Recently there was also a model with 1 GB of ram and a (presumably slow) 16GB SSD by acer for $240.

Now on the ARM processor (power efficient but can't run desktop Windows) front there's even more progress. Freescale expects to be able to make a model for $100.


These $100 models may very well run Ubuntu and Google's Android. At least higher end models with a Freescale ARM processor will.

You can read the original announcement here on the Freescale based netbooks here.
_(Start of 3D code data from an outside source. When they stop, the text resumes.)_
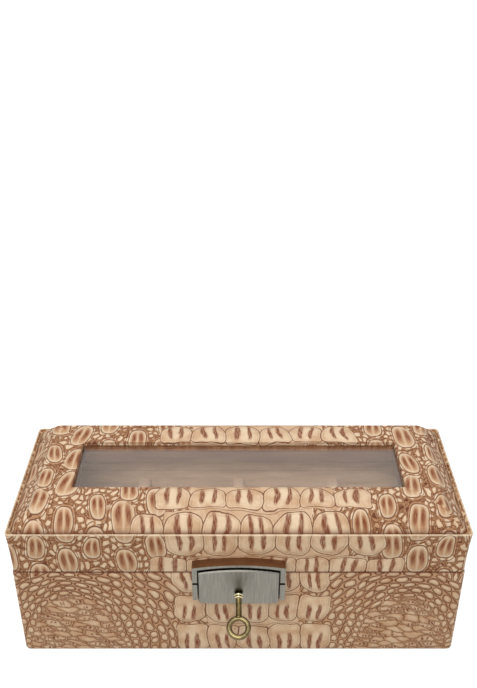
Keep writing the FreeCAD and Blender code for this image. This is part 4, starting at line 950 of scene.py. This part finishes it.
# Glass and its bead
# A pane of clear float glass, 2 mm thick, held up into its rebate by a bead wrapped in brown calf with
# mottles 2.4 mm across. Smears about 17 mm across dull the pane a little.
glass_material, glass_tree, glass_shader = new_material("float_glass")
glass_shader.inputs["Base Color"].default_value = (0.97, 0.98, 0.97, 1.0)
glass_shader.inputs["IOR"].default_value = 1.52
glass_shader.inputs["Transmission Weight"].default_value = 1.0
glass_place = node(glass_tree, "TexCoord", {}, out="Object")
smears = node(glass_tree, "TexNoise", {"Vector": glass_place, "Scale": 60.0, "Detail": 2.0})
smears = node(glass_tree, "MapRange", [smears, 0.3, 0.7, 0.0, 0.04])
glass_tree.links.new(smears, glass_shader.inputs["Roughness"])
# The lamps light what is under it, straight through
lamp_ray = node(glass_tree, "LightPath", {}, out="Is Shadow Ray")
clear = node(glass_tree, "BsdfTransparent", {"Color": (0.93, 0.94, 0.93, 1.0)})
glass_mix = node(glass_tree, "MixShader", [lamp_ray, glass_shader.outputs[0], clear])
glass_tree.links.new(glass_mix, glass_tree.nodes["Material Output"].inputs["Surface"])
dress("window_glass", glass_material)

bead_material, bead_tree, bead_shader = new_material("brown_calf")
bead_place = node(bead_tree, "TexCoord", {}, out="Object")
bead_grain = node(bead_tree, "VectorMath MULTIPLY", [bead_place, (420.0, 420.0, 60.0)])
bead_grain = node(bead_tree, "TexNoise", {"Vector": bead_grain, "Scale": 1.0, "Detail": 3.0})
bead_tone = node(bead_tree, "MapRange", [bead_grain, 0.35, 0.65, 0.0, 1.0])
bead_tone = node(bead_tree, "Mix", {0: bead_tone, 6: linear("#7A4E32"), 7: linear("#9A6B4A")}, **COLOUR)
bead_tree.links.new(bead_tone, bead_shader.inputs["Base Color"])
bead_shader.inputs["Roughness"].default_value = 0.55
dress("glass_bead", bead_material)


# Lock and hinges
# Brass pressings. The lock's are brushed upright and plated with nickel: warm grey, with fine scratches about
# 0.1 mm apart, drawn at 0.4 mm so that they show. Its screws, springs and works are bright steel.
def satin_metal(name, dark, light, roughness, scratches, up_painted_light=None):
    """Brushed metal. scratches is how many there are to a metre, in x, y and z, and the last argument is a
    colour
    painted on faces that look up: painted shade on the lock's case and plate, and a painted reflection of the
    leather on its arch."""
    material, tree, shader = new_material(name)
    place = node(tree, "TexCoord", {}, out="Object")
    brush = node(tree, "VectorMath MULTIPLY", [place, scratches])
    brush = node(tree, "TexNoise", {"Vector": brush, "Scale": 1.0, "Detail": 4.0, "Roughness": 0.6})
    tone = node(tree, "MapRange", [brush, 0.3, 0.7, 0.0, 1.0])
    colour = node(tree, "Mix", {0: tone, 6: linear(dark), 7: linear(light)}, **COLOUR)
    # Painted light: a colour laid over faces as far as they look up
    if up_painted_light:
        facing = node(tree, "TexCoord", {}, out="Normal")
        facing = node(tree, "SeparateXYZ", [facing], out=2)
        facing = node(tree, "MapRange", [facing, 0.45, 0.95, 0.0, 1.0], **EASED)
        colour = node(tree, "Mix", {0: facing, 6: colour, 7: linear(up_painted_light)}, **COLOUR)
    tree.links.new(colour, shader.inputs["Base Color"])
    shader.inputs["Metallic"].default_value = 1.0
    worn = node(tree, "MapRange", [brush, 0.3, 0.7, roughness - 0.06, roughness + 0.08])
    tree.links.new(worn, shader.inputs["Roughness"])
    bump = node(tree, "Bump", {"Strength": 0.12, "Distance": 0.05 * MM, "Height": brush})
    tree.links.new(bump, shader.inputs["Normal"])
    return material


UPRIGHT_BRUSH = (2600.0, 400.0, 90.0)
# The case and plate are painted darker on faces that look up, as painted shade, and the arch is painted
# leather brown there, as a painted reflection of the leather round it
nickel = satin_metal("satin_nickel", "#716F69", "#8F8D85", 0.34, UPRIGHT_BRUSH, "#45403A")
arch_nickel_painted_reflection = satin_metal("arch_nickel_painted_reflection", "#716F69", "#8F8D85", 0.34, UPRIGHT_BRUSH, "#8C6B50")
steel = satin_metal("bright_steel", "#8E8E8C", "#B4B4B0", 0.36, (900.0, 900.0, 900.0))
hinge_brass = satin_metal("antiqued_hinge_brass", "#6E5A34", "#9A8352", 0.38, (200.0, 2600.0, 900.0))
dress("lock_arch", arch_nickel_painted_reflection)
for name in ("lock_case", "push_plate"):
    dress(name, nickel)
for name in ("arch_screws", "lock_case_screws", "plate_springs", "latch_yoke", "key_drum", "lock_bolt"):
    dress(name, steel)
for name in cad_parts:
    if name.startswith("hinge_"):
        dress(name, hinge_brass)
for name in ("lock_arch", "lock_case", "push_plate"):
    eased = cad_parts[name].modifiers.new("eased_edges", "BEVEL")
    eased.width = 0.22 * MM
    eased.segments = 3
    eased.limit_method = "ANGLE"
    eased.angle_limit = math.radians(35)


# Key
# Cast brass, antiqued: mottled dark olive, worn bright on the two bands of its collar, with a faint painted
# highlight on the upper side of its ring. All of it is round but for the ring and the bit.
KEY_AXIS = Vector((0.0, -math.cos(math.radians(22.0)), -math.sin(math.radians(22.0))))
KEY_START = Vector((0.0, -55.8, 55.3)) * MM
KEY_SHAFT = 1.72
# Each turned row: how far along the key it is from KEY_START, and its radius, in millimetres
KEY_PROFILE = [
    (-6.9, 0.0),
    (-6.9, 1.5),
    (-6.7, KEY_SHAFT - 0.1),
    (1.1, KEY_SHAFT - 0.1),
    (1.2, 2.35),
    (1.35, 2.65),
    (1.95, 2.65),
    (2.1, 2.4),
    (2.2, 2.1),
    (2.45, 2.1),
    (2.55, 2.3),
    (2.7, 2.42),
    (3.2, 2.42),
    (3.4, 2.1),
    (3.6, KEY_SHAFT + 0.05),
    (4.2, KEY_SHAFT),
    (9.0, KEY_SHAFT - 0.08),
    (13.2, KEY_SHAFT),
    (14.4, KEY_SHAFT + 0.3),
    (15.2, KEY_SHAFT + 0.1),
    (15.6, 0.6),
    (15.7, 0.0),
]
BAND_ROWS = (5, 6, 7, 12, 13)
TURN_STEPS = 32
RING_PLACE = 20.3
RING_RADIUS = 5.32
RING_WIRE = 1.48
RING_STEPS = 64
WIRE_STEPS = 20
BIT_ENDS = (-6.9, -2.9)
BIT_HALF = 0.6
BIT_REACH = 3.1


def round_about(steps):
    """The angles of so many even steps round a circle."""
    return [2 * math.pi * i / steps for i in range(steps)]


def key_mesh():
    """The key's turned shaft and collar, its ring of slightly flattened wire, and its bit."""
    mesh = bmesh.new()
    worn = mesh.verts.layers.float.new("worn")
    side = Vector((1, 0, 0))
    up = KEY_AXIS.cross(side)
    rows = []
    for number, (along, radius) in enumerate(KEY_PROFILE):
        middle = KEY_START + KEY_AXIS * along * MM
        row = []
        for angle in round_about(TURN_STEPS):
            out = side * math.cos(angle) + up * math.sin(angle)
            row.append(mesh.verts.new(middle + out * max(radius, 0.01) * MM))
            row[-1][worn] = float(number in BAND_ROWS)
        rows.append(row)
    for low, high in zip(rows, rows[1:]):
        for i in range(TURN_STEPS):
            mesh.faces.new((low[i - 1], high[i - 1], high[i], low[i]))
    mesh.faces.new(rows[0])
    mesh.faces.new(rows[-1][::-1])

    centre = KEY_START + KEY_AXIS * RING_PLACE * MM
    turns = []
    for angle in round_about(RING_STEPS):
        out = side * math.cos(angle) + KEY_AXIS * math.sin(angle)
        row = []
        for around in round_about(WIRE_STEPS):
            wide = RING_RADIUS + RING_WIRE * 1.05 * math.cos(around)
            deep = RING_WIRE * 0.92 * math.sin(around)
            row.append(mesh.verts.new(centre + (out * wide + up * deep) * MM))
            # A faint painted highlight on the upper side of the ring
            row[-1][worn] = 0.08 * max(math.sin(around), 0) ** 2
        turns.append(row)
    for i in range(RING_STEPS):
        for j in range(WIRE_STEPS):
            mesh.faces.new((turns[i - 1][j - 1], turns[i - 1][j], turns[i][j], turns[i][j - 1]))

    ends = []
    for along in BIT_ENDS:
        for x, down in ((-BIT_HALF, 0), (BIT_HALF, 0), (BIT_HALF, BIT_REACH), (-BIT_HALF, BIT_REACH)):
            ends.append(mesh.verts.new(KEY_START + (KEY_AXIS * along + side * x - up * down) * MM))
    mesh.faces.new(ends[0:4])
    mesh.faces.new(ends[4:8][::-1])
    for i in range(4):
        after = (i + 1) % 4
        mesh.faces.new((ends[i], ends[i + 4], ends[after + 4], ends[after]))
    bmesh.ops.recalc_face_normals(mesh, faces=mesh.faces)
    for face in mesh.faces:
        face.smooth = len(face.verts) == 4
    return finished(mesh, "key_piece")


key_piece = add_object("key_piece", key_mesh())
key_brass = satin_metal("antique_brass", "#4E4228", "#7D6D47", 0.3, (500.0, 500.0, 500.0))
key_tree = key_brass.node_tree
key_colour = key_tree.nodes["Principled BSDF"].inputs["Base Color"]
# Pale where the collar's bands are worn, and as a painted highlight on the ring's upper side
worn = node(key_tree, "Attribute", {}, out="Fac", attribute_name="worn")
bright = {0: worn, 6: key_colour.links[0].from_socket, 7: linear("#D6CCA6")}
key_tree.links.new(node(key_tree, "Mix", bright, **COLOUR), key_colour)
key_piece.data.materials.append(key_brass)
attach(key_piece, "lock_key")
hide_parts("key")


# Floor, light and camera
# A white table under a big soft light in front and above, as in a catalogue picture. The table and the studio
# round it are white to the camera, and in the glass and the metal.
def seen(tree):
    """1 for a ray from the camera, a mirror or glass, and 0 for those that light matt surfaces."""
    straight = node(tree, "LightPath", {}, out="Is Camera Ray")
    mirrored = node(tree, "LightPath", {}, out="Is Glossy Ray")
    through = node(tree, "LightPath", {}, out="Is Transmission Ray")
    either = node(tree, "Math MAXIMUM", [straight, mirrored])
    return node(tree, "Math MAXIMUM", [either, through])


WHITE = linear("#FFFFFF")
FLOOR = 12.0
floor_mesh = bpy.data.meshes.new("table_top")
corners = [(-FLOOR, -FLOOR, 0), (FLOOR, -FLOOR, 0), (FLOOR, FLOOR, 0), (-FLOOR, FLOOR, 0)]
floor_mesh.from_pydata(corners, [], [(0, 1, 2, 3)])
table_top = add_object("table_top", floor_mesh)
table_material, table_tree, table_shader = new_material("white_table")
table_shader.inputs["Base Color"].default_value = linear("#C4C2BE")
table_shader.inputs["Roughness"].default_value = 0.8
# The lamps light the middle of the table, so it glows a little more from 1 m out, to stay white all over
from_box = node(table_tree, "TexCoord", {}, out="Object")
from_box = node(table_tree, "VectorMath LENGTH", [from_box], out="Value")
glow = node(table_tree, "MapRange", [from_box, 1.0, 4.0, 0.62, 0.74])
glow = node(table_tree, "Emission", {"Color": WHITE, "Strength": glow})
dark = node(table_tree, "Emission", {"Color": linear("#000000"), "Strength": 0.0})
glow = node(table_tree, "MixShader", [seen(table_tree), dark, glow])
table_lit = node(table_tree, "AddShader", [table_shader.outputs[0], glow])
table_tree.links.new(table_lit, table_tree.nodes["Material Output"].inputs["Surface"])
floor_mesh.materials.append(table_material)

world = bpy.data.worlds.new("studio")
bpy.context.scene.world = world
world.use_nodes = True
sky = world.node_tree
shine = node(sky, "Mix", {0: seen(sky), 2: 0.46, 3: 1.0})
sky.links.new(shine, sky.nodes["Background"].inputs["Strength"])
sky.nodes["Background"].inputs["Color"].default_value = WHITE

for name, place, size, power in (
    ("main_softbox", (-0.25, -0.8, 1.45), 1.1, 20.0),
    ("back_softbox", (0.35, 0.65, 1.9), 0.8, 7.0),
):
    lamp = bpy.data.lights.new(name, "AREA")
    lamp.shape = "SQUARE"
    lamp.size = size
    lamp.energy = power
    softbox = add_object(name, lamp)
    softbox.location = place
    aim = Vector((0, 0, 0.05)) - Vector(place)
    softbox.rotation_euler = aim.to_track_quat("-Z", "Y").to_euler()

bpy.context.scene.view_settings.view_transform = "Standard"
FOCAL_PIXELS = 852.7
IMAGE_HEIGHT = 688
CAMERA_TILT = math.radians(30.54)
camera_data = bpy.data.cameras.new("catalogue_camera")
camera_data.sensor_width = 36.0
camera_data.lens = FOCAL_PIXELS / IMAGE_HEIGHT * camera_data.sensor_width
camera = add_object("catalogue_camera", camera_data)
camera.location = (-0.1 * MM, -403.1 * MM, 425.0 * MM)
camera.rotation_euler = (math.radians(90) - CAMERA_TILT, 0, 0)
bpy.context.scene.camera = camera
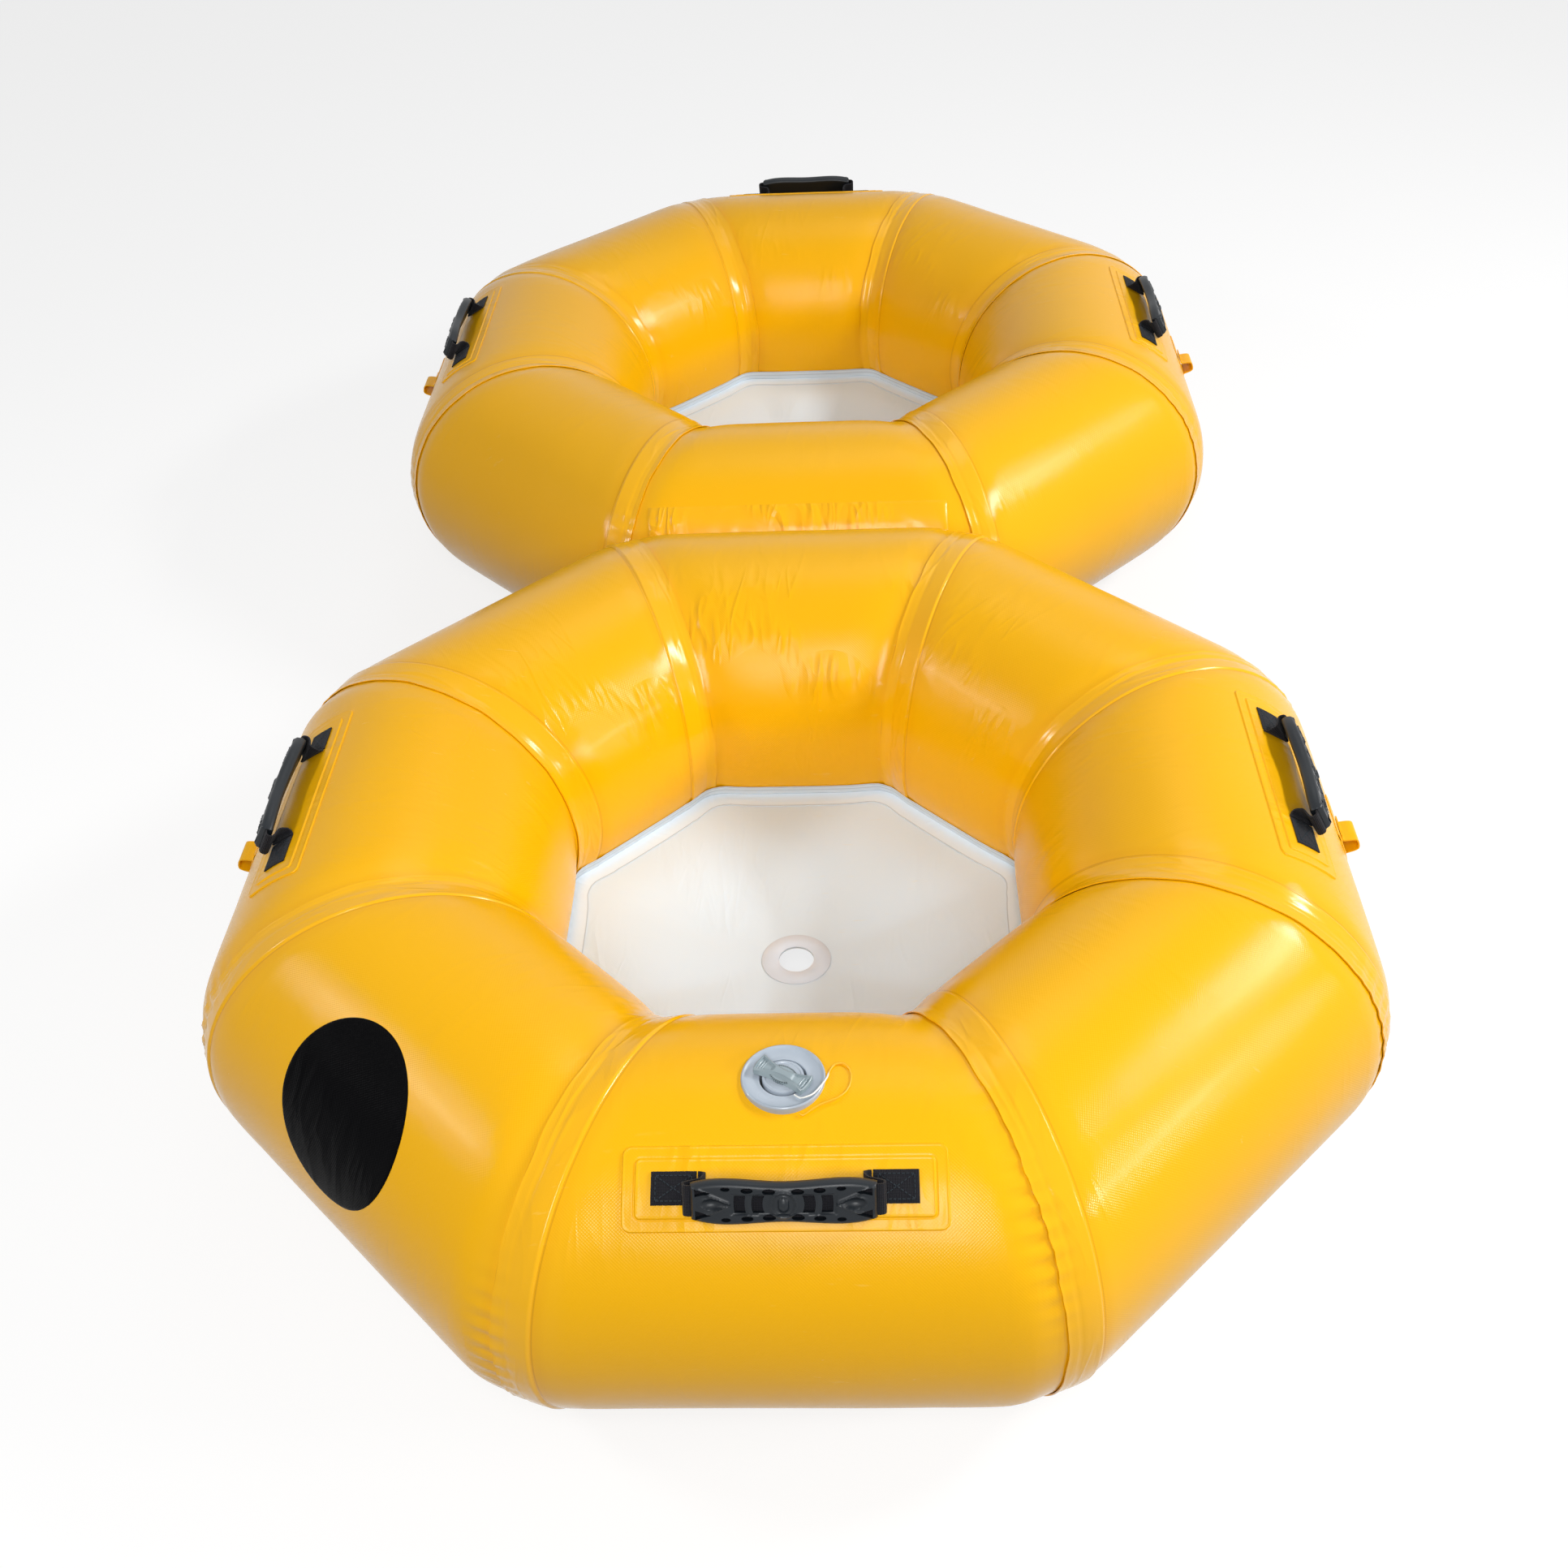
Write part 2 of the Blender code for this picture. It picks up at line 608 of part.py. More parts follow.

They cite the possibility of these netbooks being used for Indian schoolchildren once they are at $100. The OLPC could face some competition unless they move from the soon-to-be-abandoned AMD x86 Geode to an ARM processor to match the price. At least the OLPC still has other factors going for it still like the sunlight-readable screen and its rugged design.

Still, even if you aren't a schoolchild and you will merely be using a netbook indoors without roughing it up, the social implications of a $100 computer are enormous. At that price there will be no reason (in the 1st world) not to own a computer if you want one and have internet access. More less-committed people and impoverished people will be able to own one. People will also be able to buy their small children real computers. Linux will gain an advantage as Microsoft will not be able to port Windows XP Starter Edition or Windows 7 Starter Edition so easily, and even then they would need companies to port their proprietary software, including drivers. Open-Source software is more readily ported to these platforms, and that's why Ubuntu is nearly complete at being ported.

Yes the future looks bright for affordable computing.

Wednesday, February 11, 2009

Microsoft Releases 4380 MB Patch

So I went to run Microsoft Update (including Windows Update) today. Look what I found.

Let's take a closer look

WOW! 248 MB patch download, and it requires 4380 MB of space? What could possibly in this?

Microsoft Description of this .net framework 3.5 SP1

Hopefully this is just the SP1 installer that is being downloaded, and then that will only download and update only the components installed. Perhaps those components installed could include a large API.